** Material provided **
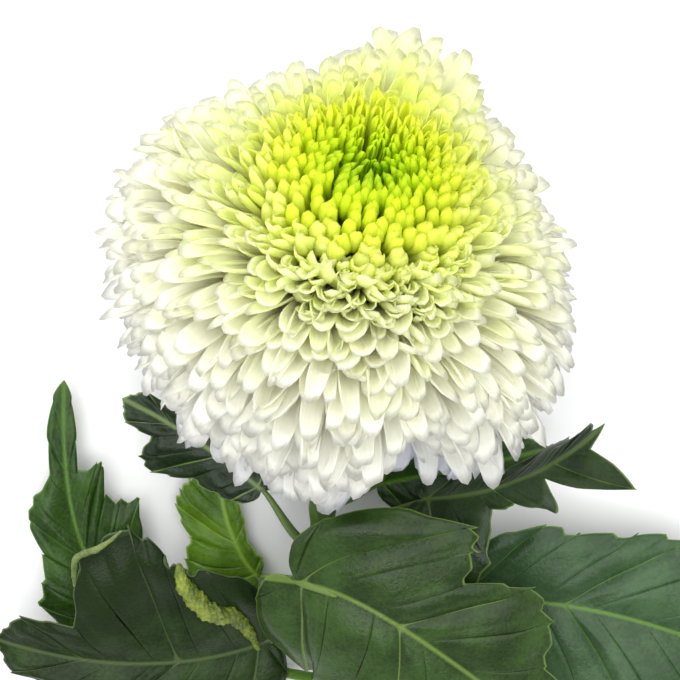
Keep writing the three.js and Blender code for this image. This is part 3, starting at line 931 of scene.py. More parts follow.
def ring_faces(rings: int, sides: int, inward: bool = False) -> Faces:
    """The faces of a closed stack of rings, whose two end points come last.

    Args:
        rings: how many rings there are.
        sides: how many points each ring has.
        inward: whether the rings run round the other way.

    Returns:
        The faces.
    """
    steps = [(j, (j + 1) % sides) for j in range(sides)]
    faces = [(i * sides + j, i * sides + k, (i + 1) * sides + k, (i + 1) * sides + j)
             for i in range(rings - 1) for j, k in steps]
    first_end, last = rings * sides, (rings - 1) * sides
    for j, k in steps:
        faces += [(first_end, k, j), (first_end + 1, last + j, last + k)]
    return [(face[0], *face[:0:-1]) for face in faces] if inward else faces


def tube(path: np.ndarray, radius: Callable[[np.ndarray, np.ndarray], np.ndarray],
         sides: int) -> tuple[np.ndarray, Faces]:
    """A closed tube along a path.

    Args:
        path: the places along its middle.
        radius: the radius for each share of the length and each angle.
        sides: how many sides it has.

    Returns:
        The vertices and faces.
    """
    tangents = unit(np.gradient(path, axis=0))
    # The first ring starts away from a slanting direction that no path here follows.
    normal = unit(np.cross(tangents[0], [0.3, 0.2, 0.93]))
    normals = []
    for tangent in tangents:
        normal = unit(normal - tangent * (normal @ tangent))
        normals.append(normal)
    normals = np.array(normals)
    binormals = np.cross(tangents, normals)
    angles = np.linspace(0, 2 * math.pi, sides, endpoint=False)
    r = radius(np.linspace(0, 1, len(path))[:, None], angles[None, :])
    rings = (path[:, None] + normals[:, None] * (r * np.cos(angles))[..., None]
             + binormals[:, None] * (r * np.sin(angles))[..., None])
    return np.vstack([rings.reshape(-1, 3), path[:1], path[-1:]]), ring_faces(len(path), sides)


# ------------------------------------------------------------------ the head


@dataclass(frozen=True)
class Stray:
    """How far the florets stray from their rule.

    A pair gives the amount in the tight eye and how much is added where the florets are loose.
    """

    polar: Pair = (0.5, 1.5)
    azimuth: float = 1.8
    reach: Pair = (0.5, 1.2)
    reach_limits: Pair = (-2.5, 1.1)
    tuft_reach: Pair = (0.3, 2.7)
    lean: Pair = (5.0, 5.0)
    tuft_lean: float = 2.0
    sideways: Pair = (0.05, 0.17)
    width: Pair = (0.05, 0.10)
    cup: float = 0.28
    twist: Pair = (0.08, 0.42)
    lift: float = 0.3
    notch: Pair = (0.006, 0.012)
    wave: float = 0.05
    hood: float = 0.6


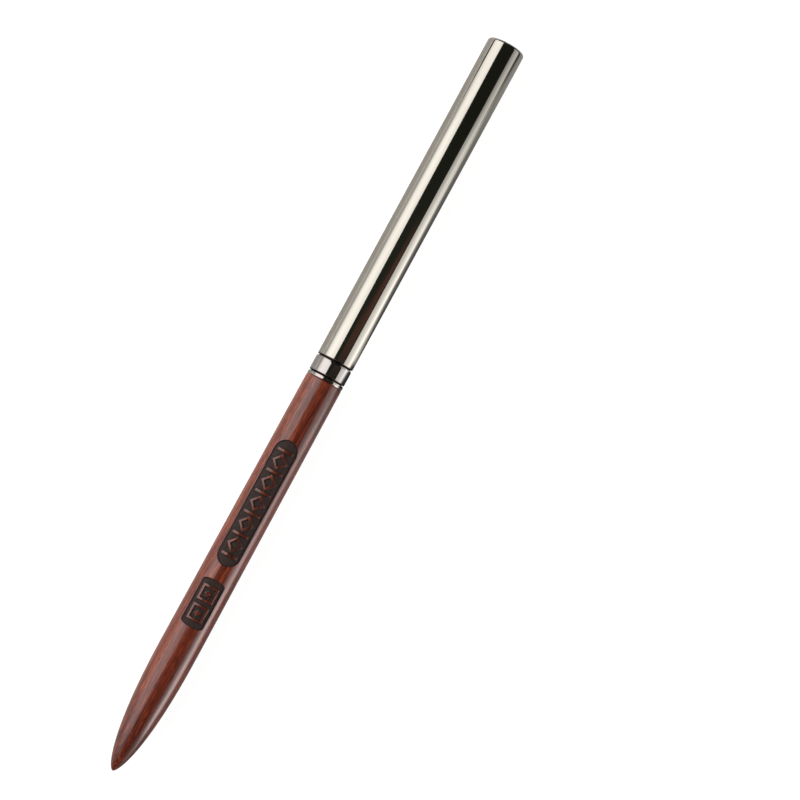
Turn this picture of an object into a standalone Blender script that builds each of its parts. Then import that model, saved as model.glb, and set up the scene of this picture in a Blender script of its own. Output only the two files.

** Goal **
Write out exactly the lines from the start of the material through the line with "points come last.". No other output is expected.

** Exercise output **
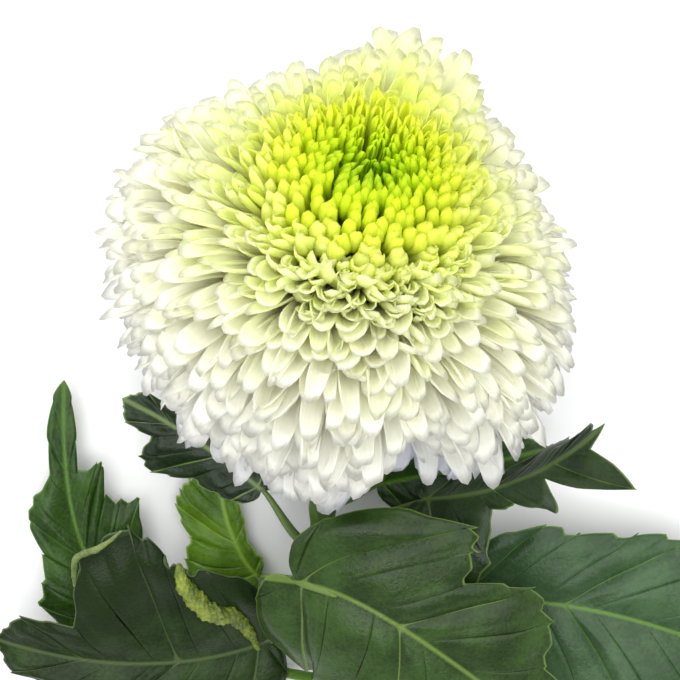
Keep writing the three.js and Blender code for this image. This is part 3, starting at line 931 of scene.py. More parts follow.
def ring_faces(rings: int, sides: int, inward: bool = False) -> Faces:
    """The faces of a closed stack of rings, whose two end points come last.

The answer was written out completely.